Task to carry out = Beginning with the line that contains "Write the OpenSCAD" and ending with the line that contains "angles in degrees.", reproduce each line exactly; include both and add nothing.
>>>
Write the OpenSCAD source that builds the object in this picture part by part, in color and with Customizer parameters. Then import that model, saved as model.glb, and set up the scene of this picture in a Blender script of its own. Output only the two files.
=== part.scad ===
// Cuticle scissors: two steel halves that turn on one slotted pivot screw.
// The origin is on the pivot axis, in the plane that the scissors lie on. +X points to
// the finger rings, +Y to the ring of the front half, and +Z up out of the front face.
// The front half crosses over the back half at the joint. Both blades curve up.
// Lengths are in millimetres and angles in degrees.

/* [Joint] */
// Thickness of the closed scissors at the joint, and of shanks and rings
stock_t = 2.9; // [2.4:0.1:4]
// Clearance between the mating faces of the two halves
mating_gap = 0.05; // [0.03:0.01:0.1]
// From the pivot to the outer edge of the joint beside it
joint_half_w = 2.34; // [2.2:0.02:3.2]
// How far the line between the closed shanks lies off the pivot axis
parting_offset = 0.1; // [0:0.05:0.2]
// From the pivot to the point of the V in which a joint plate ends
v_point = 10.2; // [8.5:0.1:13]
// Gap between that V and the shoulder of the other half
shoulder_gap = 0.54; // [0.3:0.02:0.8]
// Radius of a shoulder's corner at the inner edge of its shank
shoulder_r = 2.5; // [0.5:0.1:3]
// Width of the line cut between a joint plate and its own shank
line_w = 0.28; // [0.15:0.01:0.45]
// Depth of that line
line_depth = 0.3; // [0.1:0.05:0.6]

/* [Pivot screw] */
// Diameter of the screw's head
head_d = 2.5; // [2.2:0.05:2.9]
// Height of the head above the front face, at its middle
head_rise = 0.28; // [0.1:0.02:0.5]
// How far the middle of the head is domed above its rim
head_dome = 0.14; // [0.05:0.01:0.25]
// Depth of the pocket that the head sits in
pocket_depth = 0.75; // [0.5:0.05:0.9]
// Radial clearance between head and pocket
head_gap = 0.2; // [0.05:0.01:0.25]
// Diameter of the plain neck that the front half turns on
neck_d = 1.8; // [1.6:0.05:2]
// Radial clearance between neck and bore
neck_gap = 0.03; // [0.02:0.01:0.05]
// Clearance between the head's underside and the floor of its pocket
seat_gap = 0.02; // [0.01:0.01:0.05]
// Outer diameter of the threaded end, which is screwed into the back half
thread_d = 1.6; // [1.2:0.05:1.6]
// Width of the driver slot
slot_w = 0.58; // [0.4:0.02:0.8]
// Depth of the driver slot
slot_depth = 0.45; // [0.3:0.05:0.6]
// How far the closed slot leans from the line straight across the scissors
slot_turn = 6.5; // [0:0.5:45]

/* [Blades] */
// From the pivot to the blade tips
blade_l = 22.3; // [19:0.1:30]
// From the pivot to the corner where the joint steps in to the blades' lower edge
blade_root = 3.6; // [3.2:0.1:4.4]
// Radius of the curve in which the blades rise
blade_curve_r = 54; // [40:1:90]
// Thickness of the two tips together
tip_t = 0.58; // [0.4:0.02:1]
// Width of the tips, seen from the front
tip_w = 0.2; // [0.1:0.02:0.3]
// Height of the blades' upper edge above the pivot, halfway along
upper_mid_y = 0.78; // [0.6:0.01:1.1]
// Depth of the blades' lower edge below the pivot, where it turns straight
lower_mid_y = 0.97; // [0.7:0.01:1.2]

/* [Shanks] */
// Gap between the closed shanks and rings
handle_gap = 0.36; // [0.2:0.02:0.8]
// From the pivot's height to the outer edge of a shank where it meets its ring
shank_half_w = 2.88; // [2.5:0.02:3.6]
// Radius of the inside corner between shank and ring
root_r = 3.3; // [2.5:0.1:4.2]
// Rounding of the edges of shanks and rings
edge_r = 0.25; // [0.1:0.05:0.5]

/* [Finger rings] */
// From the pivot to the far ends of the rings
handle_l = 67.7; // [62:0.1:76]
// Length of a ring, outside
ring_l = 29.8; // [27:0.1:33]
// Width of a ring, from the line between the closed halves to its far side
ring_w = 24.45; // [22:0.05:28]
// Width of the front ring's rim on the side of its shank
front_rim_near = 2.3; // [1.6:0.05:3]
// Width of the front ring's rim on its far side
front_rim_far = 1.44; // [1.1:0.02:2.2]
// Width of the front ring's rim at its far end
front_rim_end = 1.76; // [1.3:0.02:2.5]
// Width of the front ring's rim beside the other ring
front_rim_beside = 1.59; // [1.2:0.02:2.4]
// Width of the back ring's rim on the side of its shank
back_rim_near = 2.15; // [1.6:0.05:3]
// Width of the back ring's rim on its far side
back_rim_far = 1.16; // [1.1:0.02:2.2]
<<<
>>>
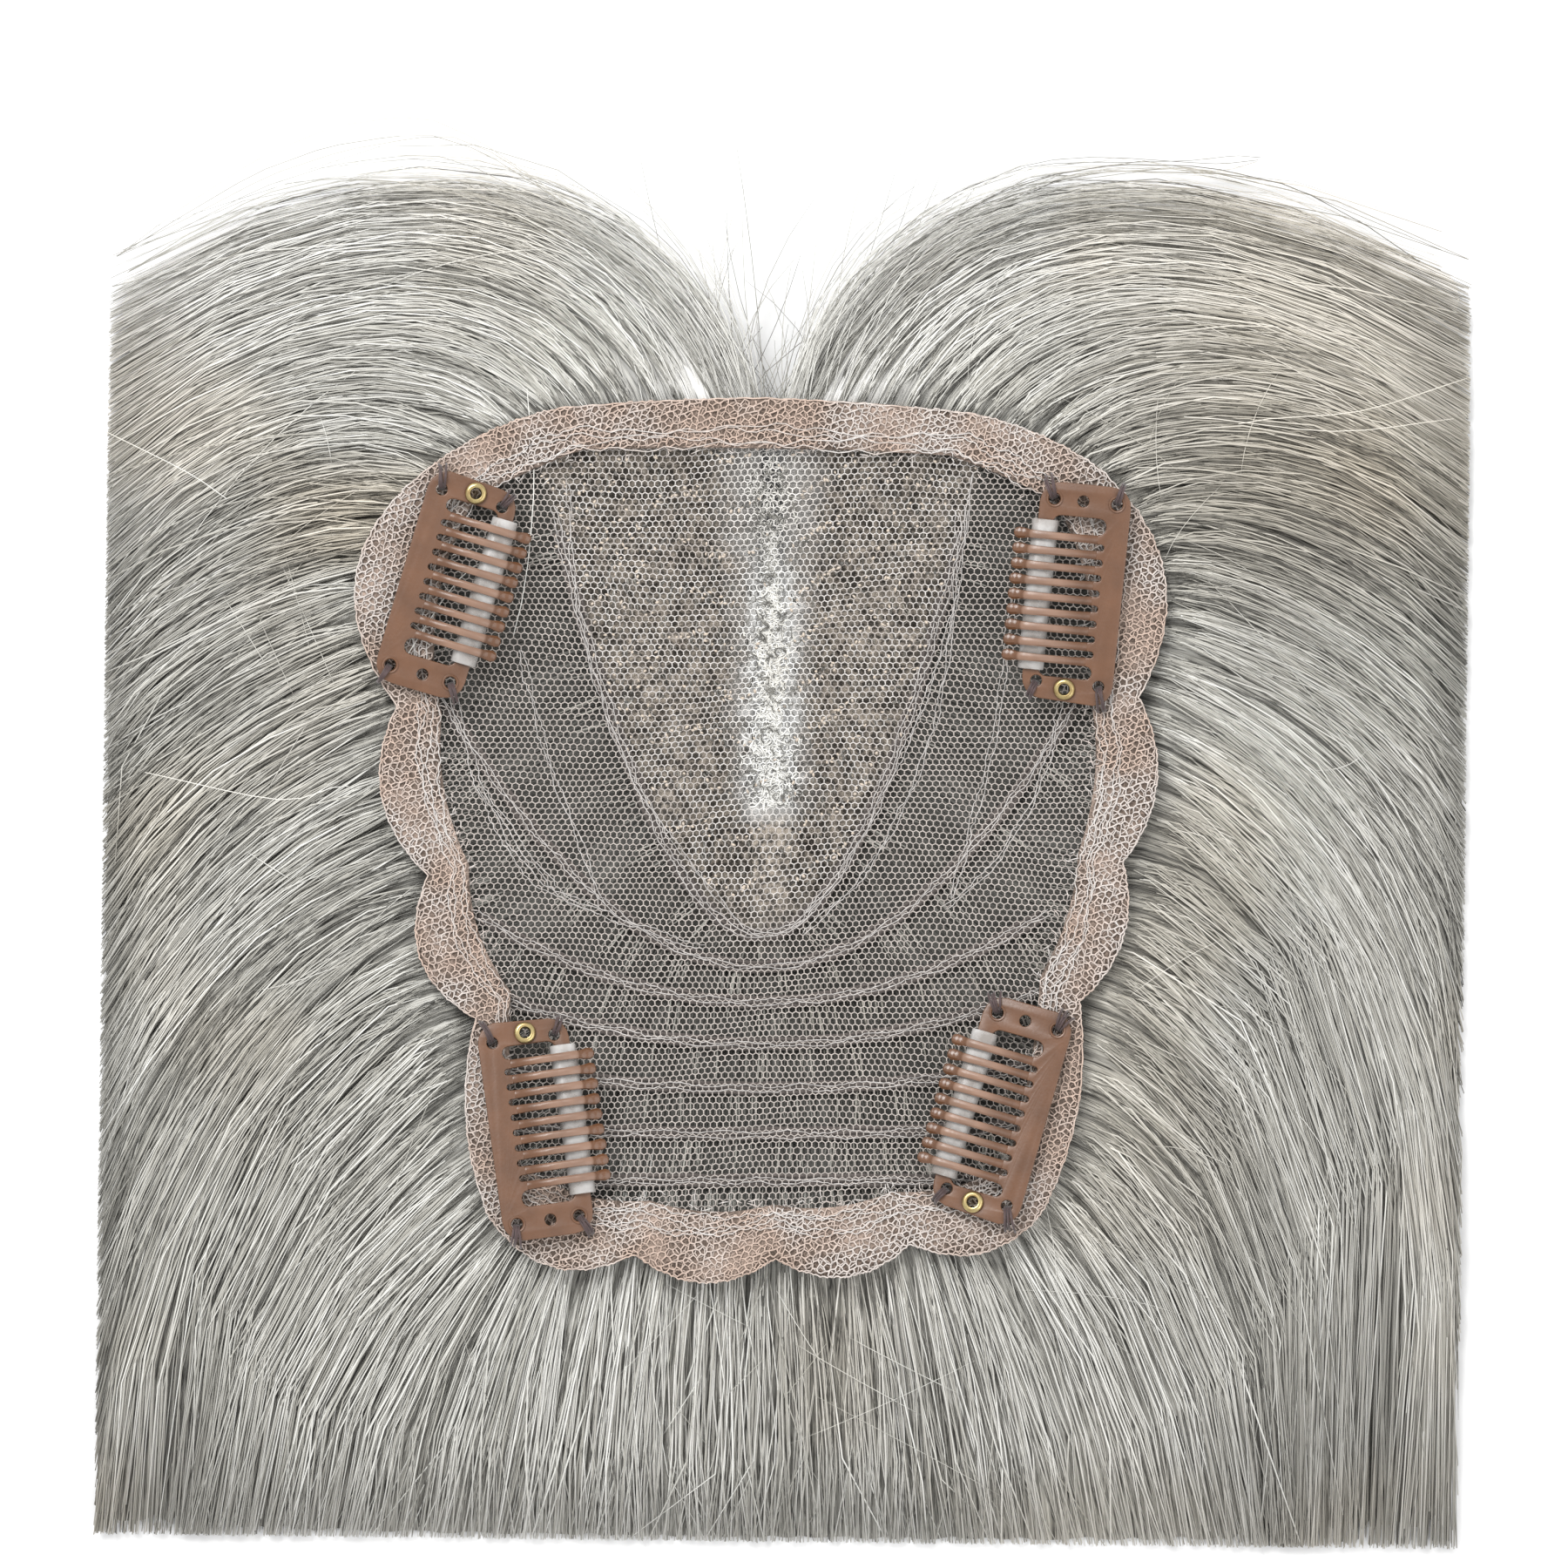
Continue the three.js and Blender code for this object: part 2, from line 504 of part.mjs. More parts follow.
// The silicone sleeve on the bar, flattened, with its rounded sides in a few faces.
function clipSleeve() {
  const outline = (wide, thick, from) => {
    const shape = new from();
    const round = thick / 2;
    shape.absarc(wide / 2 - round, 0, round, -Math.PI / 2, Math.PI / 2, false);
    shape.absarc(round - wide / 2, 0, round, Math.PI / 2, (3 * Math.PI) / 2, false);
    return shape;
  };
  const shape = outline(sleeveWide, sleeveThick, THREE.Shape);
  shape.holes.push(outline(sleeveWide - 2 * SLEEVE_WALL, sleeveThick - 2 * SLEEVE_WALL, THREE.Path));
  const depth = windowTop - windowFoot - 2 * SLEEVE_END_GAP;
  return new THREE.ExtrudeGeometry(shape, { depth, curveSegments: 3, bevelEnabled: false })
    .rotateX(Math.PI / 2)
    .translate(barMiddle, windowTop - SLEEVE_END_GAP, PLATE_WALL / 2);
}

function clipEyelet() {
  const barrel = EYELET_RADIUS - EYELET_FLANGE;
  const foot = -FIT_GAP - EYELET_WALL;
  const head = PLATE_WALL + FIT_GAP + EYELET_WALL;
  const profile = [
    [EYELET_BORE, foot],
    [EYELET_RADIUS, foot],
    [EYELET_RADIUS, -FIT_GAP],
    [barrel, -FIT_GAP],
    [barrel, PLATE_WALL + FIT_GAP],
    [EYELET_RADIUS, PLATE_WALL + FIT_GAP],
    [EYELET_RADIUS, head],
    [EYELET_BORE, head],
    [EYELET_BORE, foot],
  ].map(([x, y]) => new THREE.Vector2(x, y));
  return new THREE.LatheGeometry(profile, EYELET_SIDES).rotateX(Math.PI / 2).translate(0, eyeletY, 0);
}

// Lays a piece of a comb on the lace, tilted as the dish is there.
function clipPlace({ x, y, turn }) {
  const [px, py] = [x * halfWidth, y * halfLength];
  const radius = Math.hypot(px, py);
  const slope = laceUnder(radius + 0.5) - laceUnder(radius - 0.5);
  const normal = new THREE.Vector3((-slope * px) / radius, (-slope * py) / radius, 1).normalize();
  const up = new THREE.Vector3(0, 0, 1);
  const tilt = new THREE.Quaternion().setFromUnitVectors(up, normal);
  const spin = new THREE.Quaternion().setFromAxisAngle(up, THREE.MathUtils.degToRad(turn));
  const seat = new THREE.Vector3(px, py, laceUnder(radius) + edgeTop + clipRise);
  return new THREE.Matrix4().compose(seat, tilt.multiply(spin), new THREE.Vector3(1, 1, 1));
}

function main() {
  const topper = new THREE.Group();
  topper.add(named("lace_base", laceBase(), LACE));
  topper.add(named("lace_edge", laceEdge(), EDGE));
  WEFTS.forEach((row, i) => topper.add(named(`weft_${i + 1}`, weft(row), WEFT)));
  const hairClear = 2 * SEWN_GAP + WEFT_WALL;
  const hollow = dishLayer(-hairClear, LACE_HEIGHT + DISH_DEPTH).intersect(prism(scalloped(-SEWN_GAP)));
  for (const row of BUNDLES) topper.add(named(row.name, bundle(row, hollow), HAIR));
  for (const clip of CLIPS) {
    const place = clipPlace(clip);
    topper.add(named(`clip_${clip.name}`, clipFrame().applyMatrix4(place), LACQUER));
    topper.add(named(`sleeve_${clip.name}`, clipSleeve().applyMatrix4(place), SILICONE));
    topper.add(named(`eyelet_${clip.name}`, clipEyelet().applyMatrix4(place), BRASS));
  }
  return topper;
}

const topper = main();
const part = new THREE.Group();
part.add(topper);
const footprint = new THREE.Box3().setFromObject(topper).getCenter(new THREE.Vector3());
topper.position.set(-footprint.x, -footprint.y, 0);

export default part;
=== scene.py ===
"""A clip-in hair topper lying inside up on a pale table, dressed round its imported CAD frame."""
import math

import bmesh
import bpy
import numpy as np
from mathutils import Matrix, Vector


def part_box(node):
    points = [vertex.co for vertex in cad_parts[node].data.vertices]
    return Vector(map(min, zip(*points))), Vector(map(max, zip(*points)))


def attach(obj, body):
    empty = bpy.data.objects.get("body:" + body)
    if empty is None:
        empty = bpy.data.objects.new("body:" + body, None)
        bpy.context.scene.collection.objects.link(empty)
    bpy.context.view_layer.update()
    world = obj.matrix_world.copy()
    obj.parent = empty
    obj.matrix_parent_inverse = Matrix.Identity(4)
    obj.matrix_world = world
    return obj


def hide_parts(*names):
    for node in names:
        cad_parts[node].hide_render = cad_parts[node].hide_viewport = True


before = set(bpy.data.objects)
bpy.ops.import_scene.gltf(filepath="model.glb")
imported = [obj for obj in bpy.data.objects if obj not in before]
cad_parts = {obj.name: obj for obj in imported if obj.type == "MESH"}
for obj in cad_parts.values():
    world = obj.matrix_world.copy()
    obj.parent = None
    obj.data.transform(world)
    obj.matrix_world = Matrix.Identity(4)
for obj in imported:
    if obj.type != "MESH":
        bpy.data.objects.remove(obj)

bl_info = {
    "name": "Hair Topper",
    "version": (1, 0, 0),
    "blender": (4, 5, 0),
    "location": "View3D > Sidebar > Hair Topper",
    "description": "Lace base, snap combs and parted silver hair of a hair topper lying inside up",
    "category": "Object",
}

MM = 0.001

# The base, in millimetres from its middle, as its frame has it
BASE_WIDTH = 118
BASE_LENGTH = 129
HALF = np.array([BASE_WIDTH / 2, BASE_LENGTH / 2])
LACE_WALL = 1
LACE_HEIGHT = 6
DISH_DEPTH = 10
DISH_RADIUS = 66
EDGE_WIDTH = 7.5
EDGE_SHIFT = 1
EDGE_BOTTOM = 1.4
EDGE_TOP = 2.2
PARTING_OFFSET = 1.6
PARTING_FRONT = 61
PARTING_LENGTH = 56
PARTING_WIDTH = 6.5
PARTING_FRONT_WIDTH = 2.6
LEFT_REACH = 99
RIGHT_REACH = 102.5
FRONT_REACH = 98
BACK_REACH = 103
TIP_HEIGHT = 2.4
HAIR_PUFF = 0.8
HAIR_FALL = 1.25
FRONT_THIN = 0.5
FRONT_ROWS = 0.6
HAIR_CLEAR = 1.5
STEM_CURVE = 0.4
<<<
Answer for this exercise =
Write the OpenSCAD source that builds the object in this picture part by part, in color and with Customizer parameters. Then import that model, saved as model.glb, and set up the scene of this picture in a Blender script of its own. Output only the two files.
=== part.scad ===
// Cuticle scissors: two steel halves that turn on one slotted pivot screw.
// The origin is on the pivot axis, in the plane that the scissors lie on. +X points to
// the finger rings, +Y to the ring of the front half, and +Z up out of the front face.
// The front half crosses over the back half at the joint. Both blades curve up.
// Lengths are in millimetres and angles in degrees.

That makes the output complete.